▸ **Task prompt**
Every line of the data must be copied exactly.

%%

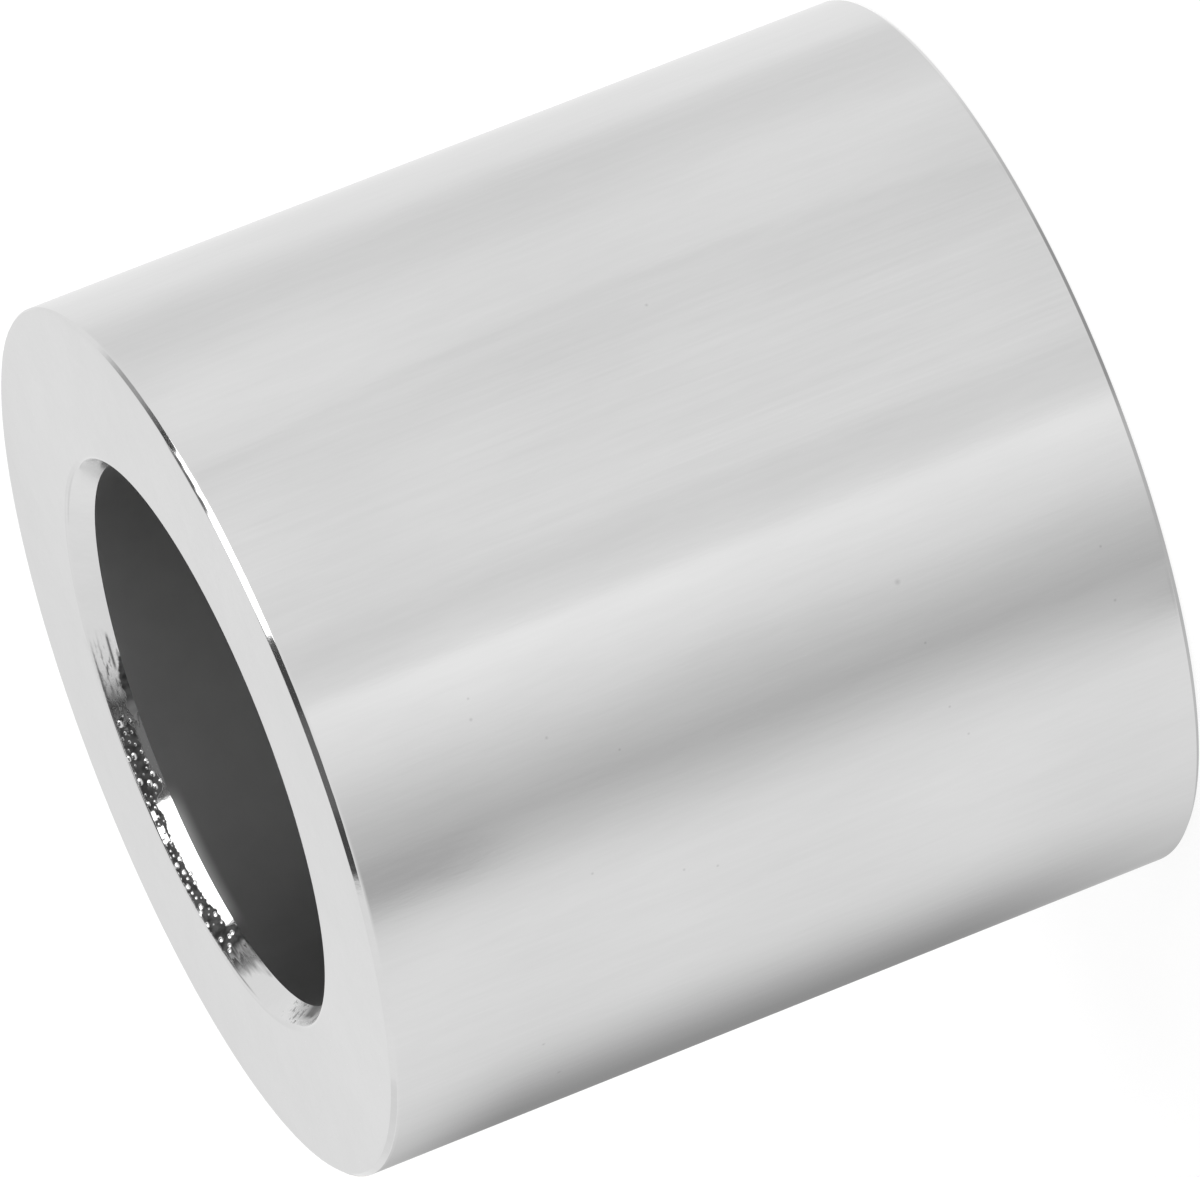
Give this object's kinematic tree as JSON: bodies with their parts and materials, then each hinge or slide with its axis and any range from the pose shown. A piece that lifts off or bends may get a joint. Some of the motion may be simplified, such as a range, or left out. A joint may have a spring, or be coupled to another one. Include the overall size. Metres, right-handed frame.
{
  "type": "spacer sleeve",
  "caption": "Short bright-plated steel spacer sleeve with a countersunk through bore, for holding two parts apart on a screw.",
  "frame": {"origin": "centre of the lower end face, on the bore axis", "axes": "+Z along the bore axis, up through the sleeve as it stands on its end"},
  "size_m": [0.013, 0.013, 0.0125],
  "materials": {
    "chrome": "bright plating over turned steel, with a duller bore"
  },
  "bodies": {
    "root": {"sleeve": "chrome"}
  },
  "joints": []
}
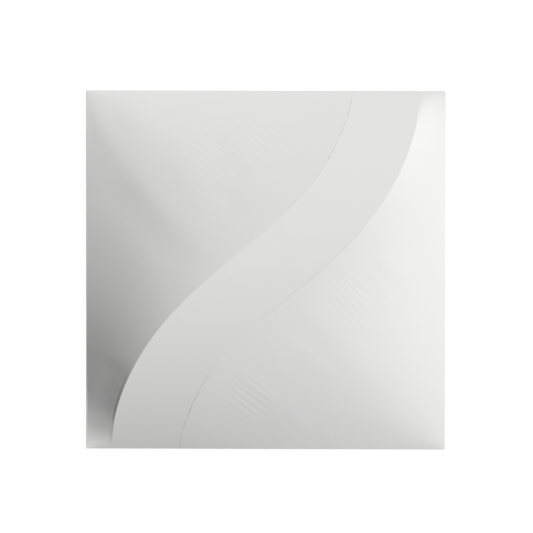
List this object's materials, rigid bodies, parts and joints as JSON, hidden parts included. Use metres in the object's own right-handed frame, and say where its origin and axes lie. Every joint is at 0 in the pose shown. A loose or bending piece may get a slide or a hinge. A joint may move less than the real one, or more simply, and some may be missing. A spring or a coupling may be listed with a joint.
{
  "type": "relief wall panel",
  "caption": "Square cast wall panel with a deep relief: an S-shaped arched band between two curved side fields, that rise straight from the panel's edges, over a flat back.",
  "frame": {"origin": "centre of the flat back face, which lies on the ground", "axes": "+Z out of the wall, through the relief; +Y up the wall as hung; +X to the right across the panel"},
  "size_m": [0.5, 0.5, 0.077],
  "materials": {
    "plaster": "matt cast gypsum plaster, smooth, unpainted white"
  },
  "bodies": {
    "root": {"relief_panel": "plaster"}
  },
  "joints": []
}
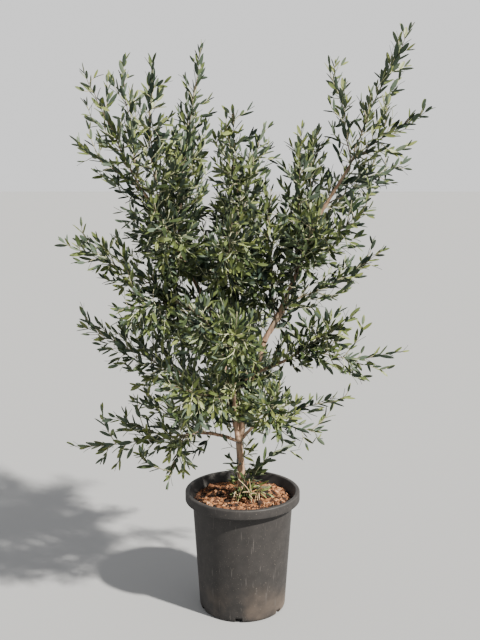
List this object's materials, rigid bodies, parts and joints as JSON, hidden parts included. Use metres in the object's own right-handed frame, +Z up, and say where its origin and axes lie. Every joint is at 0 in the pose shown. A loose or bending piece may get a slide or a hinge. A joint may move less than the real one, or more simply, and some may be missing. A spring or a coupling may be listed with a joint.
{
  "type": "olive tree in a round nursery pot",
  "caption": "Young open-crowned olive tree with narrow grey-green leaves, growing from a tapered charcoal nursery pot with a rolled rim and bark chips on the soil.",
  "frame": {"origin": "middle of the pot's flat underside", "axes": "+Z up along the pot's axis, -Y the front, +X to the right seen from the front"},
  "size_m": [1.1972, 0.9593, 2.005],
  "materials": {
    "pot": "matte moulded plastic, dusty and finely scratched",
    "soil": "rough bark chips and crumbs",
    "bark": "fine dull bark",
    "foliage": "leathery olive-green leaves, pale beneath"
  },
  "bodies": {
    "root": {"bough_back": "bark", "bough_front": "bark", "bough_left_base": "bark", "bough_left_low": "bark", "bough_left_mid": "bark", "bough_right_base": "bark", "bough_right_low": "bark", "bough_right_mid": "bark", "foliage_back_left": "foliage", "foliage_back_left_low": "foliage", "foliage_back_low": "foliage", "foliage_back_middle": "foliage", "foliage_back_right_low": "foliage", "foliage_centre_back": "foliage", "foliage_centre_front": "foliage", "foliage_centre_front_spire": "foliage", "foliage_centre_spire": "foliage", "foliage_front_left": "foliage", "foliage_front_left_low": "foliage", "foliage_front_middle": "foliage", "foliage_left_heart": "foliage", "foliage_left_plume_back": "foliage", "foliage_left_plume_inner": "foliage", "foliage_left_plume_low": "foliage", "foliage_left_plume_outer": "foliage", "foliage_left_plume_tall": "foliage", "foliage_left_shoulder": "foliage", "foliage_left_spire": "foliage", "foliage_left_spray_back": "foliage", "foliage_left_spray_front": "foliage", "foliage_left_spray_hanging": "foliage", "foliage_left_spray_low": "foliage", "foliage_left_spray_low_front": "foliage", "foliage_left_spray_mid": "foliage", "foliage_left_spray_upper": "foliage", "foliage_right_front_low": "foliage", "foliage_right_heart": "foliage", "foliage_right_plume_inner": "foliage", "foliage_right_plume_low": "foliage", "foliage_right_plume_outer": "foliage", "foliage_right_plume_top": "foliage", "foliage_right_shoulder": "foliage", "foliage_right_spray_base": "foliage", "foliage_right_spray_long": "foliage", "foliage_right_spray_low": "foliage", "foliage_right_spray_mid": "foliage", "foliage_right_spray_upper": "foliage", "foliage_right_tuft_back": "foliage", "foliage_right_tuft_front": "foliage", "foliage_right_upper_back": "foliage", "foliage_right_upper_front": "foliage", "leader_centre": "bark", "leader_left": "bark", "leader_left_upper": "bark", "leader_right": "bark", "leader_right_top": "bark", "leader_right_upper": "bark", "pot": "pot", "soil": "soil", "trunk": "bark"}
  },
  "joints": []
}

%%

▸ **Completed exercise**
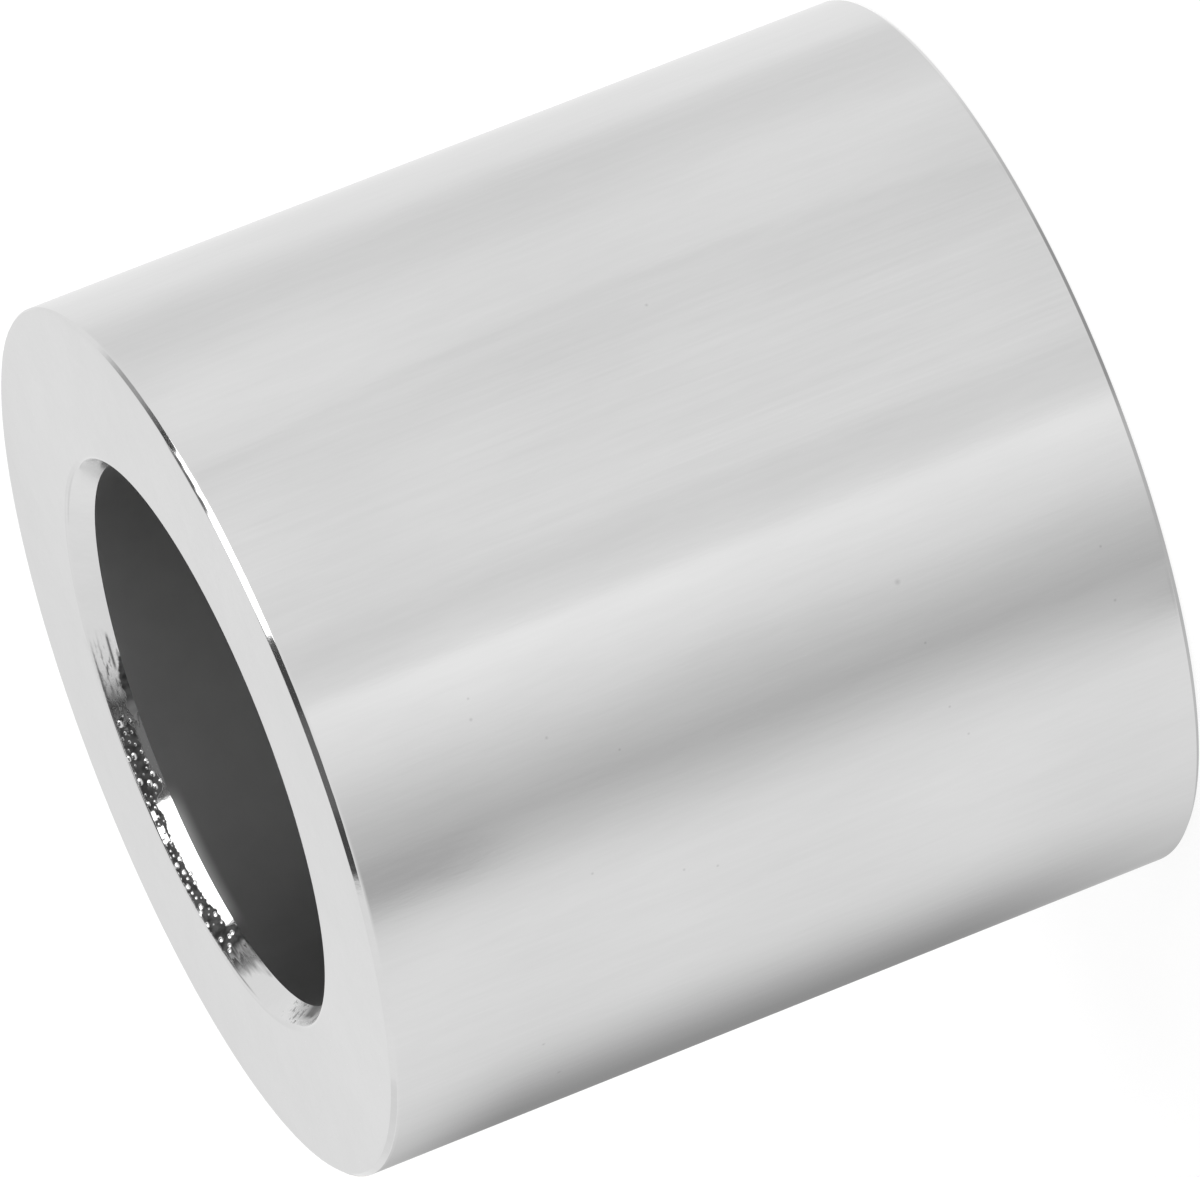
Give this object's kinematic tree as JSON: bodies with their parts and materials, then each hinge or slide with its axis and any range from the pose shown. A piece that lifts off or bends may get a joint. Some of the motion may be simplified, such as a range, or left out. A joint may have a spring, or be coupled to another one. Include the overall size. Metres, right-handed frame.
{
  "type": "spacer sleeve",
  "caption": "Short bright-plated steel spacer sleeve with a countersunk through bore, for holding two parts apart on a screw.",
  "frame": {"origin": "centre of the lower end face, on the bore axis", "axes": "+Z along the bore axis, up through the sleeve as it stands on its end"},
  "size_m": [0.013, 0.013, 0.0125],
  "materials": {
    "chrome": "bright plating over turned steel, with a duller bore"
  },
  "bodies": {
    "root": {"sleeve": "chrome"}
  },
  "joints": []
}
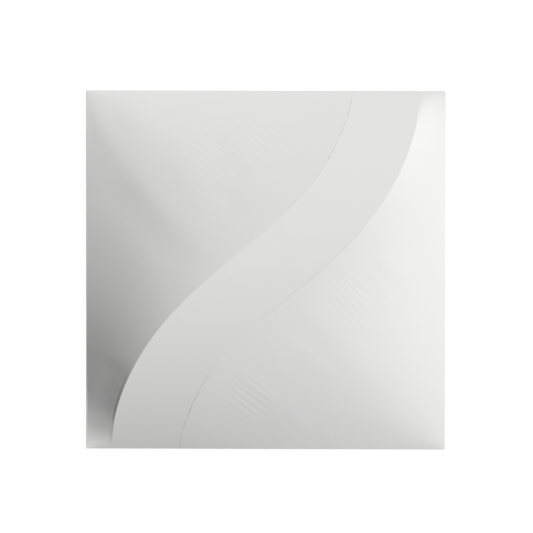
List this object's materials, rigid bodies, parts and joints as JSON, hidden parts included. Use metres in the object's own right-handed frame, and say where its origin and axes lie. Every joint is at 0 in the pose shown. A loose or bending piece may get a slide or a hinge. A joint may move less than the real one, or more simply, and some may be missing. A spring or a coupling may be listed with a joint.
{
  "type": "relief wall panel",
  "caption": "Square cast wall panel with a deep relief: an S-shaped arched band between two curved side fields, that rise straight from the panel's edges, over a flat back.",
  "frame": {"origin": "centre of the flat back face, which lies on the ground", "axes": "+Z out of the wall, through the relief; +Y up the wall as hung; +X to the right across the panel"},
  "size_m": [0.5, 0.5, 0.077],
  "materials": {
    "plaster": "matt cast gypsum plaster, smooth, unpainted white"
  },
  "bodies": {
    "root": {"relief_panel": "plaster"}
  },
  "joints": []
}
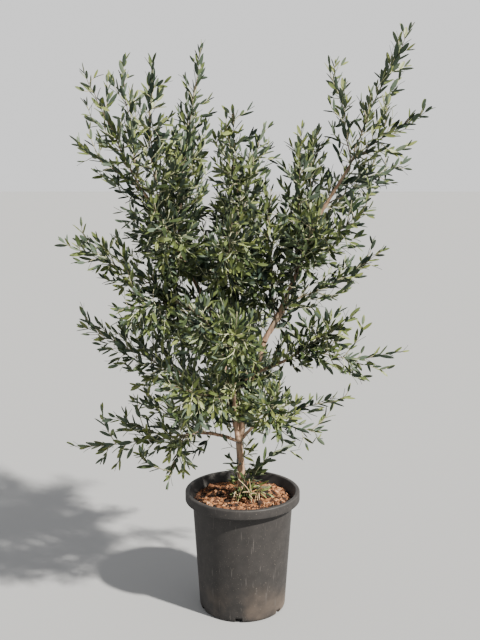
List this object's materials, rigid bodies, parts and joints as JSON, hidden parts included. Use metres in the object's own right-handed frame, +Z up, and say where its origin and axes lie. Every joint is at 0 in the pose shown. A loose or bending piece may get a slide or a hinge. A joint may move less than the real one, or more simply, and some may be missing. A spring or a coupling may be listed with a joint.
{
  "type": "olive tree in a round nursery pot",
  "caption": "Young open-crowned olive tree with narrow grey-green leaves, growing from a tapered charcoal nursery pot with a rolled rim and bark chips on the soil.",
  "frame": {"origin": "middle of the pot's flat underside", "axes": "+Z up along the pot's axis, -Y the front, +X to the right seen from the front"},
  "size_m": [1.1972, 0.9593, 2.005],
  "materials": {
    "pot": "matte moulded plastic, dusty and finely scratched",
    "soil": "rough bark chips and crumbs",
    "bark": "fine dull bark",
    "foliage": "leathery olive-green leaves, pale beneath"
  },
  "bodies": {
    "root": {"bough_back": "bark", "bough_front": "bark", "bough_left_base": "bark", "bough_left_low": "bark", "bough_left_mid": "bark", "bough_right_base": "bark", "bough_right_low": "bark", "bough_right_mid": "bark", "foliage_back_left": "foliage", "foliage_back_left_low": "foliage", "foliage_back_low": "foliage", "foliage_back_middle": "foliage", "foliage_back_right_low": "foliage", "foliage_centre_back": "foliage", "foliage_centre_front": "foliage", "foliage_centre_front_spire": "foliage", "foliage_centre_spire": "foliage", "foliage_front_left": "foliage", "foliage_front_left_low": "foliage", "foliage_front_middle": "foliage", "foliage_left_heart": "foliage", "foliage_left_plume_back": "foliage", "foliage_left_plume_inner": "foliage", "foliage_left_plume_low": "foliage", "foliage_left_plume_outer": "foliage", "foliage_left_plume_tall": "foliage", "foliage_left_shoulder": "foliage", "foliage_left_spire": "foliage", "foliage_left_spray_back": "foliage", "foliage_left_spray_front": "foliage", "foliage_left_spray_hanging": "foliage", "foliage_left_spray_low": "foliage", "foliage_left_spray_low_front": "foliage", "foliage_left_spray_mid": "foliage", "foliage_left_spray_upper": "foliage", "foliage_right_front_low": "foliage", "foliage_right_heart": "foliage", "foliage_right_plume_inner": "foliage", "foliage_right_plume_low": "foliage", "foliage_right_plume_outer": "foliage", "foliage_right_plume_top": "foliage", "foliage_right_shoulder": "foliage", "foliage_right_spray_base": "foliage", "foliage_right_spray_long": "foliage", "foliage_right_spray_low": "foliage", "foliage_right_spray_mid": "foliage", "foliage_right_spray_upper": "foliage", "foliage_right_tuft_back": "foliage", "foliage_right_tuft_front": "foliage", "foliage_right_upper_back": "foliage", "foliage_right_upper_front": "foliage", "leader_centre": "bark", "leader_left": "bark", "leader_left_upper": "bark", "leader_right": "bark", "leader_right_top": "bark", "leader_right_upper": "bark", "pot": "pot", "soil": "soil", "trunk": "bark"}
  },
  "joints": []
}